Nach dem Tod ihres Mannes im März 1866 lebte Charlotte bis zum Oktober 1899 im Haus Esplanade 39, wo sie 96-jährig starb. Ein Reliefporträt Heines wurde am 17. Februar 1946, aus Anlass seines 90. Todestages, an diesem Haus angebracht. Zuvor prangte die Plakette am Gebäude der Campe-Verlage. Mit dem Verleger Julius Campe hatte der Dichter 1826 einen Vertrag über die Herausgabe seiner Werke abgeschlossen. Bald nach Beginn der NS-Diktatur erhielt der Maurer Gustav Fiebelkorn den Auftrag, das Heine-Relief vom Gebäude zu entfernen. Fiebelkorn nahm das Wagnis auf sich, die Plakette zu verstecken. Das Haus Esplanade 39 wurde später abgebrochen, das Relief fand seinen neuen Platz am Sitz des Verlags Hoffmann und Campe.

1808 hatte der Onkel des Dichters an der Elbchaussee in Ottensen ein Grundstück gekauft, auf dem er einen Landsitz errichten ließ. Die Villa ist längst verschwunden, erhalten blieb einzig ein 1832 erbautes Gartenhaus. Es steht seit 1962 unter Denkmalschutz, wurde 1979 für die Öfffentlichkeit geöffnet und ist heute eine Außenstelle des Altonaer Museums. Eine Dauerausstellung erinnert an den Bankier und seinen berühmten Neffen.

Viel ist berichtet worden über die Konflikte zwischen Salomon und Heinrich Heine; dieser indes liebte seinen Onkel trotz aller Differenzen beständig.

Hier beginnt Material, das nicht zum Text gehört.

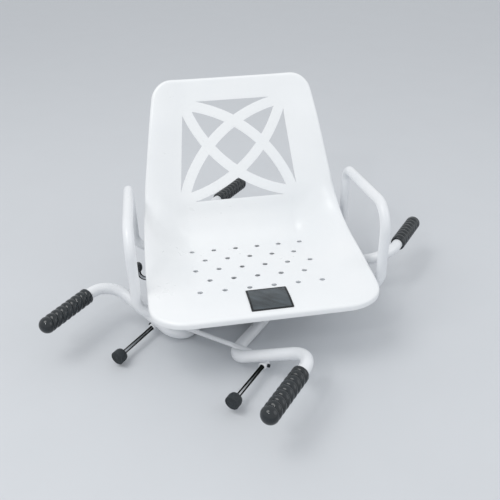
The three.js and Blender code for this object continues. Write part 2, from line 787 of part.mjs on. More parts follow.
// Seat surface: each station pairs a place on the centre line with the place on the edge beside it.
// Shares are of the seat's front reach, its back height above the grips' axes and its half width.
const centreShares = [
  [1, 0.142], [0.829, 0.1413], [0.556, 0.1186], [0.185, 0.0883], [-0.139, 0.0622], [-0.344, 0.052],
  [-0.477, 0.09], [-0.561, 0.182], [-0.606, 0.3], [-0.693, 0.459], [-0.778, 0.612], [-0.861, 0.765],
  [-0.926, 0.878], [-0.988, 0.99],
];
const edgeShares = [
  [1, 0.972, 0.142], [0.829, 0.992, 0.147], [0.532, 1.0, 0.158], [0.205, 1.003, 0.17],
  [-0.07, 1, 0.184], [-0.276, 0.992, 0.22], [-0.407, 0.979, 0.272], [-0.5, 0.96, 0.34],
  [-0.574, 0.939, 0.422], [-0.638, 0.908, 0.526], [-0.704, 0.874, 0.642], [-0.787, 0.834, 0.774],
  [-0.871, 0.797, 0.884], [-0.949, 0.751, 1],
];
const centreLine = new THREE.CatmullRomCurve3(centreShares.map(([reach, height]) => (
  point(0, -reach * seatFront, gripAxisHeight + height * seatBackHeight)
)), false, "centripetal");
const edgeLine = new THREE.CatmullRomCurve3(edgeShares.map(([reach, width, height]) => (
  point((width * seatWidth) / 2, -reach * seatFront, gripAxisHeight + height * seatBackHeight)
)), false, "centripetal");

const surfaceNudgeShare = 0.002;
const flatEndShare = 0.45;
const searchSteps = 30;

// A place on the seat's upper surface: along is the share from the front edge to the top edge
function seatSurface(along, x) {
  const centre = centreLine.getPoint(along);
  const edge = edgeLine.getPoint(along);
  const rise = THREE.MathUtils.smoothstep(Math.abs(x) / edge.x, seatFlatShare, 1);
  return point(x, centre.y + (edge.y - centre.y) * rise, centre.z + (edge.z - centre.z) * rise);
}

function seatNormal(along, x) {
  const reach = surfaceNudgeShare * seatWidth;
  const low = Math.max(0, along - surfaceNudgeShare);
  const high = Math.min(1, along + surfaceNudgeShare);
  const lengthwise = new THREE.Vector3().subVectors(seatSurface(high, x), seatSurface(low, x));
  const crosswise = seatSurface(along, x + reach).sub(seatSurface(along, x - reach));
  return new THREE.Vector3().crossVectors(crosswise, lengthwise).normalize();
}

// The share along the seat where its centre line reaches a given place, front positive
function alongAtReach(reach) {
  let low = 0;
  let high = flatEndShare;
  for (let k = 0; k < searchSteps; k += 1) {
    const middle = (low + high) / 2;
    if (-centreLine.getPoint(middle).y > reach) {
      low = middle;
    } else {
      high = middle;
    }
  }
  return low;
}

// How far a round corner takes the edge in, at a distance from the end of the seat
function cornerInset(distance, radius) {
  const left = Math.max(0, radius - distance);
  return radius - Math.sqrt(radius * radius - left * left);
}

const cornerSteps = 4;
const cornerSampleShare = 0.1;
const bodyRowShares = [
  0.12, 0.17, 0.22, 0.27, 0.315, 0.36, 0.4, 0.435, 0.47, 0.505, 0.54, 0.58, 0.63, 0.69, 0.76, 0.83,
];
const columnShares = [-1, -0.93, -0.85, -0.76, -0.66, -0.54, -0.3, 0, 0.3, 0.54, 0.66, 0.76, 0.85, 0.93, 1];

// Rows along the seat, closer together where the corners are rounded
function seatRows() {
  const rows = [];
  const frontSample = edgeLine.getPoint(0).distanceTo(edgeLine.getPoint(cornerSampleShare));
  const topSample = edgeLine.getPoint(1).distanceTo(edgeLine.getPoint(1 - cornerSampleShare));
  const frontSpan = (cornerSampleShare * frontCornerRadius) / frontSample;
  const topSpan = (cornerSampleShare * topCornerRadius) / topSample;
  for (let k = 0; k < cornerSteps; k += 1) {
    const share = 1 - Math.cos((Math.PI * k) / (2 * cornerSteps));
    rows.push({
      along: share * frontSpan,
      inset: cornerInset(share * frontCornerRadius, frontCornerRadius),
    });
  }
  for (const share of bodyRowShares) {
    rows.push({ along: share, inset: 0 });
  }
  for (let k = cornerSteps; k >= 0; k -= 1) {
    const share = 1 - Math.cos((Math.PI * k) / (2 * cornerSteps));
    rows.push({
      along: 1 - share * topSpan,
      inset: cornerInset(share * topCornerRadius, topCornerRadius),
    });
  }
  return rows;
}

// The shell is an upper grid, a lower grid and the rings of the lip that join their borders
function seatShell() {
  const rows = seatRows();
  const columns = columnShares.length;
  const places = [];
  const faces = [];
  const border = [];
  const last = rows.length - 1;
  rows.forEach(({ along, inset }, row) => {
    const half = edgeLine.getPoint(along).x - inset;
    columnShares.forEach((share) => {
      places.push({ along, x: share * half, row });
    });
  });
  const indexOf = (row, column) => row * columns + column;
  for (let column = 0; column < columns; column += 1) {
    border.push(indexOf(0, column));
  }
  for (let row = 1; row <= last; row += 1) {
    border.push(indexOf(row, columns - 1));
  }
  for (let column = columns - 2; column >= 0; column -= 1) {
    border.push(indexOf(last, column));
  }
  for (let row = last - 1; row > 0; row -= 1) {
    border.push(indexOf(row, 0));
  }
  const upper = places.map(({ along, x }) => seatSurface(along, x));
  const normals = places.map(({ along, x }) => seatNormal(along, x));
  const count = border.length;
  const outwards = border.map((index, k) => {
    const before = upper[border[(k + count - 1) % count]];
    const after = upper[border[(k + 1) % count]];
    return new THREE.Vector3().subVectors(after, before).cross(normals[index]).normalize();
  });
  const lipPlace = (k, out, down) => {
    const index = border[k];
    return upper[index].clone().addScaledVector(outwards[k], out).addScaledVector(normals[index], -down);
  };
  const lower = upper.map((place, index) => place.clone().addScaledVector(normals[index], -seatThickness));
  const lipRings = [
    ...seatLipShares.map(([out, down]) => [seatLipReach * out, seatLipReach * down]),
    [seatLipReach, seatLipHeight],
    [seatLipReach - seatLipWall, seatLipHeight],
    [seatLipReach - seatLipWall, seatThickness],
  ];
  const points = [...upper];
  const lowerStart = points.length;
  points.push(...lower);
  let ringBefore = border;
  for (const [out, down] of lipRings) {
    const ring = border.map((_, k) => points.push(lipPlace(k, out, down)) - 1);
    for (let k = 0; k < count; k += 1) {
      const next = (k + 1) % count;
      faces.push(ringBefore[k], ring[k], ring[next], ringBefore[k], ring[next], ringBefore[next]);
    }
    ringBefore = ring;
  }
  border.forEach((index, k) => {
    points[lowerStart + index] = points[ringBefore[k]].clone();
  });
  for (let row = 0; row < last; row += 1) {
    for (let column = 0; column < columns - 1; column += 1) {
      const corners = [[0, 0], [0, 1], [1, 1], [1, 0]].map(([r, c]) => indexOf(row + r, column + c));
      const [a, b, c, d] = corners;
      faces.push(a, b, c, a, c, d);
      faces.push(lowerStart + a, lowerStart + c, lowerStart + b);
      faces.push(lowerStart + a, lowerStart + d, lowerStart + c);
    }
  }
  const geometry = new THREE.BufferGeometry();
  const numbers = points.flatMap((p) => [p.x, p.y, p.z]);
  geometry.setAttribute("position", new THREE.Float32BufferAttribute(numbers, 3));
  geometry.setIndex(faces);
  return geometry;
}

// The window's cutter is built flat, with the lattice bars taken out of it, and then leant back
function windowCutters() {
  const halfTop = windowTopWidth / 2;
  const halfBottom = windowBottomWidth / 2;
  const outline = new THREE.Shape([
    new THREE.Vector2(-halfBottom, windowCornerCut),
    new THREE.Vector2(-halfBottom + windowCornerCut, 0),
    new THREE.Vector2(halfBottom - windowCornerCut, 0),
    new THREE.Vector2(halfBottom, windowCornerCut),
    new THREE.Vector2(halfTop, windowHeight),
    new THREE.Vector2(-halfTop, windowHeight),
  ]);
  const block = solidOf(new THREE.ExtrudeGeometry(outline, { depth: windowCutDepth, bevelEnabled: false }));
  const bars = [upperArc, lowerArc].flatMap((arc) => [-1, 1].map((side) => solidOf(latticeBar(arc, side))));
  const openings = bars.reduce((rest, latticeSolid) => rest.subtract(latticeSolid), block);
  const lean = new THREE.Matrix4()
    .makeTranslation(0, windowDepthBack, gripAxisHeight + windowFoot)
    .multiply(new THREE.Matrix4().makeRotationX(Math.PI / 2 - THREE.MathUtils.degToRad(backRecline)))
    .multiply(new THREE.Matrix4().makeTranslation(0, 0, -windowCutDepth / 2));
  return geometryOf(openings).applyMatrix4(lean);
}

// A round-bent bar of even width from an upper corner of the window to the lower corner across from it
function latticeBar(arc, side) {
  const outer = [];
  const inner = [];
  for (let k = 0; k <= latticeArcSteps; k += 1) {
    const angle = THREE.MathUtils.degToRad(THREE.MathUtils.lerp(arc.from, arc.to, k / latticeArcSteps));
    const heading = new THREE.Vector2(Math.cos(angle), Math.sin(angle));
    const edges = [[outer, arc.radius + latticeBand / 2], [inner, arc.radius - latticeBand / 2]];
    for (const [edge, radius] of edges) {
      edge.push(new THREE.Vector2(side * (arc.across + radius * heading.x), arc.up + radius * heading.y));
    }
  }
  const outline = new THREE.Shape([...outer, ...inner.reverse()]);
  const depth = 2 * windowCutDepth;
  return new THREE.ExtrudeGeometry(outline, { depth, bevelEnabled: false }).translate(0, 0, -depth / 4);
}

// Drain holes in staggered rows across the flat of the seat
function drainHoles() {
  const holes = [];
  for (let row = 0; row < drainRows; row += 1) {
    const inRow = drainLongRow - (row % 2);
    const reach = drainCentre + (row - (drainRows - 1) / 2) * drainPitch;
    const along = alongAtReach(reach);
    for (let k = 0; k < inRow; k += 1) {
      const x = (k - (inRow - 1) / 2) * drainPitch;
      const place = seatSurface(along, x);
      const normal = seatNormal(along, x);
      const from = place.clone().addScaledVector(normal, -2 * seatThickness);
      holes.push(bar(drainHoleDiameter, from, place.addScaledVector(normal, seatThickness), screwSides));
    }
  }
  return holes;
}

const bossFoot = topPlateTop + slipGap;
const bosses = Object.values(seatScrewPlaces).map((place) => {
  const top = seatSurface(alongAtReach(-place.y), place.x).z - seatThickness / 2;
  return uprightBar(seatBossDiameter, place, bossFoot, top, rodSides);
});
const bossPilots = Object.values(seatScrewPlaces).map((place) => (
  uprightBar(holeFor(seatScrewDiameter, slipGap, screwSides), place, bossFoot - cutOverrun,
    bossFoot + seatScrewBite + slipGap, screwSides)
));
const shell = cut(join([seatShell(), ...bosses]), [...drainHoles(), windowCutters(), ...bossPilots]);
addPart(seat, "seat_shell", shell, whiteShell);

for (const [placeName, place] of Object.entries(seatScrewPlaces)) {
  const headTop = topPlateBottom - slipGap;
  const screw = join([
    uprightBar(seatScrewHeadDiameter, place, headTop - seatScrewHeadHeight, headTop, headSides),
    uprightBar(seatScrewDiameter, place, headTop - seatScrewHeadHeight / 2, bossFoot + seatScrewBite,
      screwSides),
  ]);
  addPart(seat, `seat_screw_${placeName}`, screw, steel);
}

// The blank plate follows the seat's upper surface
function labelPlate() {
  const steps = labelSteps;
  const points = [];
  const faces = [];
  for (const height of [slipGap, slipGap + labelThickness]) {
    for (let row = 0; row <= steps; row += 1) {
      const along = alongAtReach(labelCentre + labelLength * (1 / 2 - row / steps));
      for (let column = 0; column <= steps; column += 1) {
        const x = labelOffset + labelWidth * (column / steps - 1 / 2);
        points.push(seatSurface(along, x).addScaledVector(seatNormal(along, x), height));
      }
    }
  }
  const size = steps + 1;
  const layer = size * size;
  const border = [];
  for (let k = 0; k < steps; k += 1) {
    border.push(k);
  }
  for (let k = 0; k < steps; k += 1) {
    border.push(k * size + steps);
  }
  for (let k = steps; k > 0; k -= 1) {
    border.push(steps * size + k);
  }
  for (let k = steps; k > 0; k -= 1) {
    border.push(k * size);
  }
  for (let row = 0; row < steps; row += 1) {
    for (let column = 0; column < steps; column += 1) {
      const a = row * size + column;
      const b = a + 1;
      const c = b + size;
      const d = a + size;
      faces.push(a, c, b, a, d, c);
      faces.push(layer + a, layer + b, layer + c, layer + a, layer + c, layer + d);
    }
  }
  border.forEach((index, k) => {
    const next = border[(k + 1) % border.length];
    faces.push(index, next, layer + next, index, layer + next, layer + index);
  });
  const geometry = new THREE.BufferGeometry();
  const numbers = points.flatMap((p) => [p.x, p.y, p.z]);
  geometry.setAttribute("position", new THREE.Float32BufferAttribute(numbers, 3));
  geometry.setIndex(faces);
  return geometry;
}
addPart(seat, "label_plate", labelPlate(), labelGrey);

export default root;
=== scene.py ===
"""Swivel bath seat: the visible pieces, their finishes and a plain studio.

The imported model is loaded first, and the stop rods, collars, pads and plates take their places from it.
Lengths are in metres, +Z is up, and the origin is on the swivel axis at the height of the bath's rims. The seat
and what turns with it are drawn square, with +X to the sitter's left and -Y to the front, and are then turned
to the angle that they are stored at.
"""

import math

import bpy
from bpy.props import FloatProperty, FloatVectorProperty, IntProperty, PointerProperty
from bpy.types import Operator, Panel, PropertyGroup
from mathutils import Matrix, Vector


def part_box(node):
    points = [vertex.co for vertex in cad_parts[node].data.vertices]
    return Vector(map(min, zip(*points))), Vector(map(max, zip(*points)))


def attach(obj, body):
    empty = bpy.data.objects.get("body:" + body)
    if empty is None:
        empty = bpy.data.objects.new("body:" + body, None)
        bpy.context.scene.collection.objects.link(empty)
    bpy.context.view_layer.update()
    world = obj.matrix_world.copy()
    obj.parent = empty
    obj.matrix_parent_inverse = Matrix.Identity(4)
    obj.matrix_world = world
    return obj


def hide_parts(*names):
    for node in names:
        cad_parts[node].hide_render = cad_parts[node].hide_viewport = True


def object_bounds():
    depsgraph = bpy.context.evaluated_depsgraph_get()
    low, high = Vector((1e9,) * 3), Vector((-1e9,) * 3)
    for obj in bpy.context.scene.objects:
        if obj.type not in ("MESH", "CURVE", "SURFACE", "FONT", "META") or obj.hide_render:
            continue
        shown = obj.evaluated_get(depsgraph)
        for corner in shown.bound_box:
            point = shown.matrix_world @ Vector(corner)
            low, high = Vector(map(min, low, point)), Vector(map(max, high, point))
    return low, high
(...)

Salomon, befand Heinrich Heine, sei edel und gut, wenn er auch als Löwe in der Menagerie einmal brülle. Während Salomons Frau es gerne gesehen hätte, wenn Heinrich ihre Tochter Amalie geheiratet hätte, wollte der Onkel keinen schriftstellernden Schwiegersohn. Die unglückliche Liebe zu Cousine Amalie veranlasste Heine zur erwähnten Formulierung von der „Schönen Wiege meiner Leiden“.

Zu Anfang des Jahres 1830 wohnte Heinrich Heine im Neuen Wall Nr. 119 bei dem Mediziner Heinrich Christoph Kluth. Nachdem seine Versuche, in Hamburg eine Anstellung zu finden, erfolglos blieben, beschloss der Dichter, sein Glück in Paris zu suchen. Im Mai des folgenden Jahres traf er in der französischen Hauptstadt ein, wo er hoffte, sich in seinen Schriften für ein „ganzes, großes, freyes Deutschland“ aussprechen zu können. Doch auch hier ging ihm Hamburg nicht aus dem Sinn. An der Seine schrieb er „Aus den Memoiren des Herrn von Schnabelewopski“, worin er zu Beginn feststellt, Hamburg sei „eine gute Stadt; lauter solide Häuser. Hier herrscht nicht der schändliche Macbeth, sondern hier herrscht Banko.“ Den Jungfernstieg bezeichnete er als den „schönsten Spaziergang der Söhne und Töchter Hammonias“.

1841 heiratete Heine seine geliebte Mathilde. Zwei Jahre später, vom 29. Oktober bis zum 7. Dezember 1843 besuchte er die Hamburger Verwandten und verhandelte hier mit seinem Verleger Campe. Im Juli des folgenden Jahres kam er erneut in die Hansestadt und blieb bis zum 10. Oktober. Die literarische Frucht dieser letzten Reise war das Versopus „Deutschland – Ein Wintermärchen“, eine der bedeutendsten Satiren der Weltliteratur. Von den 27 Kapiteln sind sieben ausschließlich Hamburg gewidmet – und der dortigen politischen Stagnation.

Noch im Sommer 1844 hoffte Heine, er könne mit Hilfe seiner Schwester eine Wohnung für seine Rückkehr nach Hamburg finden. 1848 erkrankte er schwer, und blieb bis zu seinem Tod am 17. Februar 1856 – gestern vor 150 Jahren – in seiner Pariser „Matratzengruft“ gefangen.